You could theoretically put all your errors into a single project, as this isn't limited in sentry.io. However, setting up multiple projects to reflect your application with finer granularity helps makes errors more visible and actionable, which can have a big impact on your team's productivity.
Here are some points to consider:
- If your application's source code is managed in multiple repositories, create a separate project for each repo.
- If your app is made up of several micro-services, split them into projects accordingly.
- If you have a monolithic codebase, set up separate projects for the backend and frontend.
- Give each language its own project. For example, if your backend code contains NodeJS and Java components, separate those into two different projects.

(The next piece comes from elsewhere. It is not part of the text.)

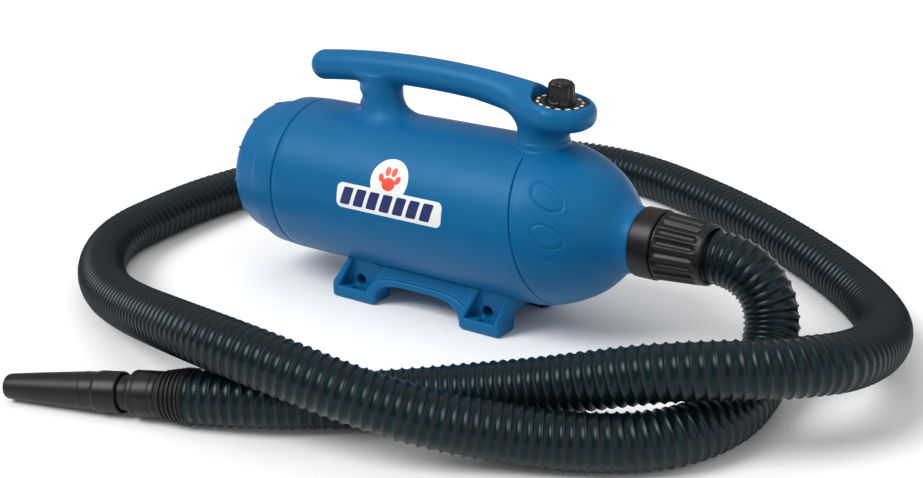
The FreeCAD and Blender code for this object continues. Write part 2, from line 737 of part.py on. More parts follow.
def rounded_path(points):
    """Straight runs joined by tangent arcs, each as large as its two runs allow."""
    spots = [Vector(*p) for p in points]
    edges = []
    here = spots[0]
    radii = []
    for before, corner, after in zip(spots, spots[1:], spots[2:]):
        back = (before - corner).normalize()
        ahead = (after - corner).normalize()
        half_turn = (math.pi - back.getAngle(ahead)) / 2
        reach = 0.45 * min((corner - before).Length, (after - corner).Length)
        radius = reach / math.tan(half_turn)
        radii.append(radius)
        start = corner + back * reach
        stop = corner + ahead * reach
        middle = (back + ahead).normalize()
        centre_gap = math.hypot(radius, reach)
        top = corner + middle * (centre_gap - radius)
        edges.append(Part.LineSegment(here, start).toShape())
        edges.append(Part.Arc(start, top, stop).toShape())
        here = stop
    edges.append(Part.LineSegment(here, spots[-1]).toShape())
    return Part.Wire(edges), radii


def make_hose():
    """The corrugated hose as a plain tube of its outer diameter, swept along its route."""
    path, radii = rounded_path(HOSE_ROUTE)
    start = Vector(*HOSE_ROUTE[0])
    heading = Vector(*HOSE_ROUTE[1]) - start
    rods = []
    for name in ("hose_radius", "hose_bore"):
        disc = Part.Face(Part.Wire([Part.makeCircle(SHEET.get(name), start, heading)]))
        rods.append(path.makePipe(disc))
    hose = doc.addObject("Part::Feature", "hose_tube")
    hose.Shape = rods[0].cut(rods[1]).Solids[0]
    section = math.pi * (SHEET.get("hose_radius") ** 2 - SHEET.get("hose_bore") ** 2)
    expected = section * path.Length
    print("hose length %.0f mm, radii from %.0f mm" % (path.Length, min(radii)))
    print("hose arc radii:", " ".join("%.0f" % radius for radius in radii))
    print("hose volume over section times length %.4f" % (hose.Shape.Volume / expected))
    keep(hose, "hose")


TAIL_AT = HOSE_ROUTE[-1]
TAIL_HEADING = Vector(*HOSE_ROUTE[-1]) - Vector(*HOSE_ROUTE[-2])


def on_tail(corners):
    """A piece turned about the line of the hose's free end."""
    return turned(corners, TAIL_AT, FreeCAD.Rotation(X_DIR, TAIL_HEADING))


def make_hose_end():
    """Ribbed cuff and swivel ring on the free end, and the push-on cone nozzle."""
    cuff_end = cell("cuff_length")
    ring_end = cuff_end + cell("ring_length")
    neck_end = ring_end + cell("neck_length")
    cuff = [
        (0, 17), (0, 23.8), (4, 24), (cuff_end, 20.5), (cuff_end, 17)]
    keep(on_tail(cuff), "hose_cuff")
    swivel = [
        (cuff_end, 13), (cuff_end, 19), (cuff_end + 1.5, 20), (ring_end - 1.5, 20),
        (ring_end, 19), (ring_end, 16), (neck_end + 16, 15), (neck_end + 16, 13)]
    keep(on_tail(swivel), "cuff_ring")
    start = neck_end
    gap = 0.4
    collar_end = start + cell("nozzle_collar")
    tip = collar_end + cell("nozzle_cone")
    nozzle = [
        (start, 16 + gap), (start, 17.5), (start + 1, 18), (collar_end, 18),
        (collar_end + 2, 17), (tip - 1, 11), (tip, 10.4), (tip, 9), (tip - 20, 9),
        (collar_end, 14.5), (start + 17, 15 + gap)]
    keep(on_tail(nozzle), "cone_nozzle")


# ---------------------------------------------------------------- build, check and write

def check_document():
    """Stop if any object failed or any sub-part isn't a valid solid."""
    doc.recompute()
    for thing in doc.Objects:
        if "Invalid" in thing.State or "Error" in thing.State:
            raise RuntimeError("%s failed: %s" % (thing.Label, thing.State))
    for thing in SUBPARTS:
        shape = thing.Shape
        if shape.isNull() or not shape.isValid() or not shape.Solids:
            raise RuntimeError("%s has no valid solid" % thing.Label)


def write_parts():
    os.makedirs("parts", exist_ok=True)
    for thing in SUBPARTS:
        thing.Shape.exportStep("parts/%s.step" % thing.Label)
        print("%-22s solids %d volume %9.0f" % (
            thing.Label, len(thing.Shape.Solids), thing.Shape.Volume))


make_main_housing()
make_rear_cover()
make_nose_shell()
make_base()
make_feet()
make_handle()
make_speed_control()
make_intake()
make_fan_unit()
make_motor()
make_motor_supports()
make_electrics()
make_screws()
make_label()
make_coupling()
make_hose()
make_hose_end()
check_document()
write_parts()
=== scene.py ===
import math

import bmesh
import bpy
import numpy as np
from mathutils import Matrix, Vector


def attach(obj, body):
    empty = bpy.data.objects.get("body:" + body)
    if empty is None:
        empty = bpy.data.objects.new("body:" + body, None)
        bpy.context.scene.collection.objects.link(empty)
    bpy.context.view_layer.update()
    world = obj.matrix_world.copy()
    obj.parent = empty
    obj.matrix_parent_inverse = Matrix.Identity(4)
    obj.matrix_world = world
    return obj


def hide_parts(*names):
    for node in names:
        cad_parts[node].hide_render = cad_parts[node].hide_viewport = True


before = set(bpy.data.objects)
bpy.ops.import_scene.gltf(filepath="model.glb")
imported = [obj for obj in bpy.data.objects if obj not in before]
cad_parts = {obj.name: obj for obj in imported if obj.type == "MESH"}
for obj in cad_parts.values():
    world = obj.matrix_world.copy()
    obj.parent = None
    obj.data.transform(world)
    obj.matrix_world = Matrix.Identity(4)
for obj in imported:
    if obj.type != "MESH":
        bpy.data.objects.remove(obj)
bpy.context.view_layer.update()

# ------------------------------------------------------------------ studio
# The dryer stands on a plain white sweep under three broad soft suns, seen by a
# long lens from in front of its outlet end and a little above.

def add_node(tree, kind, settings={}, inputs={}):
    """Adds one node, sets its options, and gives its inputs a value or a link."""
    node = tree.nodes.new(kind)
    for name, value in settings.items():
        setattr(node, name, value)
    for name, value in inputs.items():
        if isinstance(value, bpy.types.NodeSocket):
            tree.links.new(value, node.inputs[name])
        else:
            node.inputs[name].default_value = value
    return node


def paint(code):
    """An sRGB hex colour as the linear colour that a shader takes."""
    shares = [int(code[i:i + 2], 16) / 255 for i in (1, 3, 5)]
    return [s / 12.92 if s <= 0.04045 else ((s + 0.055) / 1.055) ** 2.4 for s in shares] + [1.0]


def put_in(name, data):
    """Puts a mesh, a lens, a lamp or a curve in the scene as an object of this name."""
    piece = bpy.data.objects.new(name, data)
    bpy.context.scene.collection.objects.link(piece)
    return piece


def built(name, points, faces):
    """A piece made of these points, in metres, and these faces between them."""
    mesh = bpy.data.meshes.new(name)
    mesh.from_pydata(points, [], faces)
    return put_in(name, mesh)


lens = bpy.data.cameras.new("lens")
lens.lens = 58.5
camera = put_in("camera", lens)
bpy.context.scene.camera = camera
turn, climb, roll = math.radians(36.36), math.radians(20.72), math.radians(-1.76)
back = Vector((
    math.sin(turn) * math.cos(climb), -math.cos(turn) * math.cos(climb), math.sin(climb)))
right = Vector((math.cos(turn), math.sin(turn), 0))
level = back.cross(right)
aim = Matrix((
    right * math.cos(roll) + level * math.sin(roll),
    level * math.cos(roll) - right * math.sin(roll),
    back,
)).transposed().to_4x4()
aim.translation = (0.83120, -1.10239, 0.58465)
camera.matrix_world = aim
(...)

Depending on your development life cycle, your applications are probably deployed and running in multiple environments — QA, Staging, Production, and so on. Configuring the environment in your Sentry SDK will add the tag to every error event and will help you associate events with the environment in which they occurred. You can do that by creating a
SENTRY_ENVIRONMENT environment variable or by explicitly defining it in the SDK configuration. Learn more in Environments.
Having the environment defined in your SDK will allow you to:
- Create environment-specific alert rules.
- Filter the Issues page based on the environment.
- Gain comparative insights, based on the environment, through queries in Discover.